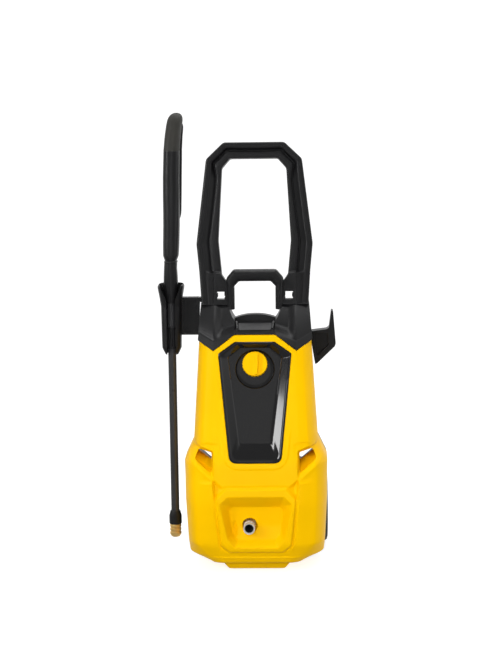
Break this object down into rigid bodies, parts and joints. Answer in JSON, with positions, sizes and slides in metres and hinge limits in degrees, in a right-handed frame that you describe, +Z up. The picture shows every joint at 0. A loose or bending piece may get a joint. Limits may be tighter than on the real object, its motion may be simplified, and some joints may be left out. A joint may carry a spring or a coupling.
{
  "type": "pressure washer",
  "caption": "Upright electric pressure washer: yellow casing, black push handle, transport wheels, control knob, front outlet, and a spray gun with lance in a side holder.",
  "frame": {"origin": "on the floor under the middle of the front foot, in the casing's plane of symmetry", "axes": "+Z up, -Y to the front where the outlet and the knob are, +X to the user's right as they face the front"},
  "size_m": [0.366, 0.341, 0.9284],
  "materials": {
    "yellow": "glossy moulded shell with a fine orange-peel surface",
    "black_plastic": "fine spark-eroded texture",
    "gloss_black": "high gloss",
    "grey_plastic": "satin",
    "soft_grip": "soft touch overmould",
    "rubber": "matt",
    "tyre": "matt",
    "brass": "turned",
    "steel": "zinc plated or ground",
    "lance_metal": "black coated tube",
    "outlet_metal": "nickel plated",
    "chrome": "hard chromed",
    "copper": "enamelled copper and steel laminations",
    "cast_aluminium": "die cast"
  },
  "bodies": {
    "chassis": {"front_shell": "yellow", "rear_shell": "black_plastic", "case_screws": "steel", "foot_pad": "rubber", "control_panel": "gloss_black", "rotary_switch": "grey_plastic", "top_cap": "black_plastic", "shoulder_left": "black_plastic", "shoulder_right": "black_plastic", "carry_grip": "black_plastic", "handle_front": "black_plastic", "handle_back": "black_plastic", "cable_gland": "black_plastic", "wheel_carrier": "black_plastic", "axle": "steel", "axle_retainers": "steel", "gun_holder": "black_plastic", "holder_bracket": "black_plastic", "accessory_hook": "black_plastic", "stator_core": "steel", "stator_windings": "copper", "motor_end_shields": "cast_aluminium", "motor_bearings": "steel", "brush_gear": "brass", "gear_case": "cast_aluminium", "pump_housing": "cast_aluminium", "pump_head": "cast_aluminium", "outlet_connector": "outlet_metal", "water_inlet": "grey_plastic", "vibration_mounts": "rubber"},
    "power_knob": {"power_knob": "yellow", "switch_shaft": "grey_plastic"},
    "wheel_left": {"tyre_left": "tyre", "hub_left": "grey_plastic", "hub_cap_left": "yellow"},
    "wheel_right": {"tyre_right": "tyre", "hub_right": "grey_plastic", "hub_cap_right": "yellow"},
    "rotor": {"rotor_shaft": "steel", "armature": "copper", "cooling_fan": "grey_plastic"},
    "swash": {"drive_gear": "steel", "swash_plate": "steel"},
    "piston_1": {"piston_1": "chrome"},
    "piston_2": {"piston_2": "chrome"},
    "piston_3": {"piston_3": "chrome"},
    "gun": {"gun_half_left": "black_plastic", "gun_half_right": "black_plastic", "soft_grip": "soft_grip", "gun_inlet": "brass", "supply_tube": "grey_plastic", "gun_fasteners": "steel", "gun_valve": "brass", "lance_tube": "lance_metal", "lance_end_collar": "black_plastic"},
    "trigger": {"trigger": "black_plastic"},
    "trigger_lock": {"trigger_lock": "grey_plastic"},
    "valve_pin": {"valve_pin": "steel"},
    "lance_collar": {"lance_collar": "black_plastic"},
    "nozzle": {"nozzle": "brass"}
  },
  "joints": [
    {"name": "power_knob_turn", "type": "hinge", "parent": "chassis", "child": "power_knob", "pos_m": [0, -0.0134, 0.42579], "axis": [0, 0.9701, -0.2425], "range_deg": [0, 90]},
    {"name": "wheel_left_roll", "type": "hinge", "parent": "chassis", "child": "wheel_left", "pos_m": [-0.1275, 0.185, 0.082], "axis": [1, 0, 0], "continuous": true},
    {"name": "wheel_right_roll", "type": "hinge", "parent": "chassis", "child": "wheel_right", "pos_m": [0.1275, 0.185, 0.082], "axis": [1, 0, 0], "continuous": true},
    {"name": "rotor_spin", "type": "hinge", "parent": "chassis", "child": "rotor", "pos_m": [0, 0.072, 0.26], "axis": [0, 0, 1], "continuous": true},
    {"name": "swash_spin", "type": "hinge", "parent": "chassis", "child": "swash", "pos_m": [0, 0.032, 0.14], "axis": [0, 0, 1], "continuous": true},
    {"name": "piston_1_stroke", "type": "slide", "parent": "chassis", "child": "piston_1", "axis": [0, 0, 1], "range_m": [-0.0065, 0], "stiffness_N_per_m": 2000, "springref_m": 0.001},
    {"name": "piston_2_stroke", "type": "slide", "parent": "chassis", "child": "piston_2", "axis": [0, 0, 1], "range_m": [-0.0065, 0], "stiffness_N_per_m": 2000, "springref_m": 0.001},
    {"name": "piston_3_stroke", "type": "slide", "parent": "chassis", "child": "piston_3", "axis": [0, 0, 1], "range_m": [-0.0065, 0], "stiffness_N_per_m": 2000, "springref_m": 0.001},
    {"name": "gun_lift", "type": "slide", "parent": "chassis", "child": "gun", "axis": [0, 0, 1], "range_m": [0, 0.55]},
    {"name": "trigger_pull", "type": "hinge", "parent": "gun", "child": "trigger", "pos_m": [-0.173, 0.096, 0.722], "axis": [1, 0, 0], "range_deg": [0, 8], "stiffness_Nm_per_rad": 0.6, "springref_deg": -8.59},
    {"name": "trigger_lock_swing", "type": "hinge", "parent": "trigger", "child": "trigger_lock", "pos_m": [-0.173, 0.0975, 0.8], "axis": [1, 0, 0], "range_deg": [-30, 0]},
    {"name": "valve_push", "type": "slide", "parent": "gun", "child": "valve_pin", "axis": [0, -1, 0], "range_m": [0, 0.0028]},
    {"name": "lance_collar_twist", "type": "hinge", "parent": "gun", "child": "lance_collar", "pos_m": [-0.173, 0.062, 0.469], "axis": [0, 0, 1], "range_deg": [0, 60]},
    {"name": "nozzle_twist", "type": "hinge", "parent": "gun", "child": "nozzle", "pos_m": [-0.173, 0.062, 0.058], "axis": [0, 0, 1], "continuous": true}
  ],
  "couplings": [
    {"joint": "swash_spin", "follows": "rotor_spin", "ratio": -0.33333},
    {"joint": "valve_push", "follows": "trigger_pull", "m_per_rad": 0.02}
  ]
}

*WHAT YOU WILL DO*. Write out the entire listing exactly.

*THE RESULT*.
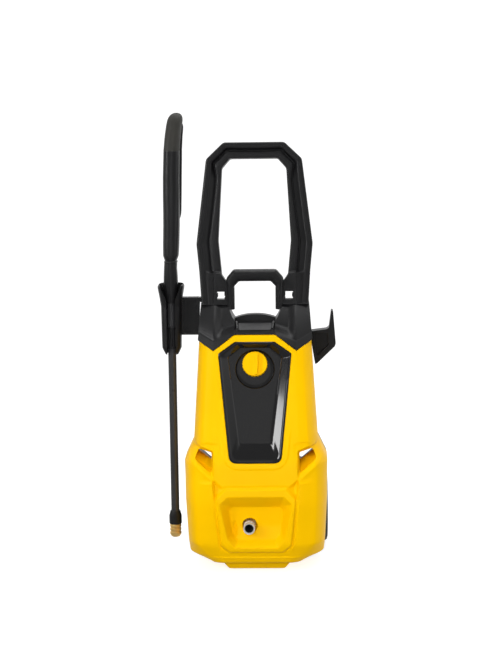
Break this object down into rigid bodies, parts and joints. Answer in JSON, with positions, sizes and slides in metres and hinge limits in degrees, in a right-handed frame that you describe, +Z up. The picture shows every joint at 0. A loose or bending piece may get a joint. Limits may be tighter than on the real object, its motion may be simplified, and some joints may be left out. A joint may carry a spring or a coupling.
{
  "type": "pressure washer",
  "caption": "Upright electric pressure washer: yellow casing, black push handle, transport wheels, control knob, front outlet, and a spray gun with lance in a side holder.",
  "frame": {"origin": "on the floor under the middle of the front foot, in the casing's plane of symmetry", "axes": "+Z up, -Y to the front where the outlet and the knob are, +X to the user's right as they face the front"},
  "size_m": [0.366, 0.341, 0.9284],
  "materials": {
    "yellow": "glossy moulded shell with a fine orange-peel surface",
    "black_plastic": "fine spark-eroded texture",
    "gloss_black": "high gloss",
    "grey_plastic": "satin",
    "soft_grip": "soft touch overmould",
    "rubber": "matt",
    "tyre": "matt",
    "brass": "turned",
    "steel": "zinc plated or ground",
    "lance_metal": "black coated tube",
    "outlet_metal": "nickel plated",
    "chrome": "hard chromed",
    "copper": "enamelled copper and steel laminations",
    "cast_aluminium": "die cast"
  },
  "bodies": {
    "chassis": {"front_shell": "yellow", "rear_shell": "black_plastic", "case_screws": "steel", "foot_pad": "rubber", "control_panel": "gloss_black", "rotary_switch": "grey_plastic", "top_cap": "black_plastic", "shoulder_left": "black_plastic", "shoulder_right": "black_plastic", "carry_grip": "black_plastic", "handle_front": "black_plastic", "handle_back": "black_plastic", "cable_gland": "black_plastic", "wheel_carrier": "black_plastic", "axle": "steel", "axle_retainers": "steel", "gun_holder": "black_plastic", "holder_bracket": "black_plastic", "accessory_hook": "black_plastic", "stator_core": "steel", "stator_windings": "copper", "motor_end_shields": "cast_aluminium", "motor_bearings": "steel", "brush_gear": "brass", "gear_case": "cast_aluminium", "pump_housing": "cast_aluminium", "pump_head": "cast_aluminium", "outlet_connector": "outlet_metal", "water_inlet": "grey_plastic", "vibration_mounts": "rubber"},
    "power_knob": {"power_knob": "yellow", "switch_shaft": "grey_plastic"},
    "wheel_left": {"tyre_left": "tyre", "hub_left": "grey_plastic", "hub_cap_left": "yellow"},
    "wheel_right": {"tyre_right": "tyre", "hub_right": "grey_plastic", "hub_cap_right": "yellow"},
    "rotor": {"rotor_shaft": "steel", "armature": "copper", "cooling_fan": "grey_plastic"},
    "swash": {"drive_gear": "steel", "swash_plate": "steel"},
    "piston_1": {"piston_1": "chrome"},
    "piston_2": {"piston_2": "chrome"},
    "piston_3": {"piston_3": "chrome"},
    "gun": {"gun_half_left": "black_plastic", "gun_half_right": "black_plastic", "soft_grip": "soft_grip", "gun_inlet": "brass", "supply_tube": "grey_plastic", "gun_fasteners": "steel", "gun_valve": "brass", "lance_tube": "lance_metal", "lance_end_collar": "black_plastic"},
    "trigger": {"trigger": "black_plastic"},
    "trigger_lock": {"trigger_lock": "grey_plastic"},
    "valve_pin": {"valve_pin": "steel"},
    "lance_collar": {"lance_collar": "black_plastic"},
    "nozzle": {"nozzle": "brass"}
  },
  "joints": [
    {"name": "power_knob_turn", "type": "hinge", "parent": "chassis", "child": "power_knob", "pos_m": [0, -0.0134, 0.42579], "axis": [0, 0.9701, -0.2425], "range_deg": [0, 90]},
    {"name": "wheel_left_roll", "type": "hinge", "parent": "chassis", "child": "wheel_left", "pos_m": [-0.1275, 0.185, 0.082], "axis": [1, 0, 0], "continuous": true},
    {"name": "wheel_right_roll", "type": "hinge", "parent": "chassis", "child": "wheel_right", "pos_m": [0.1275, 0.185, 0.082], "axis": [1, 0, 0], "continuous": true},
    {"name": "rotor_spin", "type": "hinge", "parent": "chassis", "child": "rotor", "pos_m": [0, 0.072, 0.26], "axis": [0, 0, 1], "continuous": true},
    {"name": "swash_spin", "type": "hinge", "parent": "chassis", "child": "swash", "pos_m": [0, 0.032, 0.14], "axis": [0, 0, 1], "continuous": true},
    {"name": "piston_1_stroke", "type": "slide", "parent": "chassis", "child": "piston_1", "axis": [0, 0, 1], "range_m": [-0.0065, 0], "stiffness_N_per_m": 2000, "springref_m": 0.001},
    {"name": "piston_2_stroke", "type": "slide", "parent": "chassis", "child": "piston_2", "axis": [0, 0, 1], "range_m": [-0.0065, 0], "stiffness_N_per_m": 2000, "springref_m": 0.001},
    {"name": "piston_3_stroke", "type": "slide", "parent": "chassis", "child": "piston_3", "axis": [0, 0, 1], "range_m": [-0.0065, 0], "stiffness_N_per_m": 2000, "springref_m": 0.001},
    {"name": "gun_lift", "type": "slide", "parent": "chassis", "child": "gun", "axis": [0, 0, 1], "range_m": [0, 0.55]},
    {"name": "trigger_pull", "type": "hinge", "parent": "gun", "child": "trigger", "pos_m": [-0.173, 0.096, 0.722], "axis": [1, 0, 0], "range_deg": [0, 8], "stiffness_Nm_per_rad": 0.6, "springref_deg": -8.59},
    {"name": "trigger_lock_swing", "type": "hinge", "parent": "trigger", "child": "trigger_lock", "pos_m": [-0.173, 0.0975, 0.8], "axis": [1, 0, 0], "range_deg": [-30, 0]},
    {"name": "valve_push", "type": "slide", "parent": "gun", "child": "valve_pin", "axis": [0, -1, 0], "range_m": [0, 0.0028]},
    {"name": "lance_collar_twist", "type": "hinge", "parent": "gun", "child": "lance_collar", "pos_m": [-0.173, 0.062, 0.469], "axis": [0, 0, 1], "range_deg": [0, 60]},
    {"name": "nozzle_twist", "type": "hinge", "parent": "gun", "child": "nozzle", "pos_m": [-0.173, 0.062, 0.058], "axis": [0, 0, 1], "continuous": true}
  ],
  "couplings": [
    {"joint": "swash_spin", "follows": "rotor_spin", "ratio": -0.33333},
    {"joint": "valve_push", "follows": "trigger_pull", "m_per_rad": 0.02}
  ]
}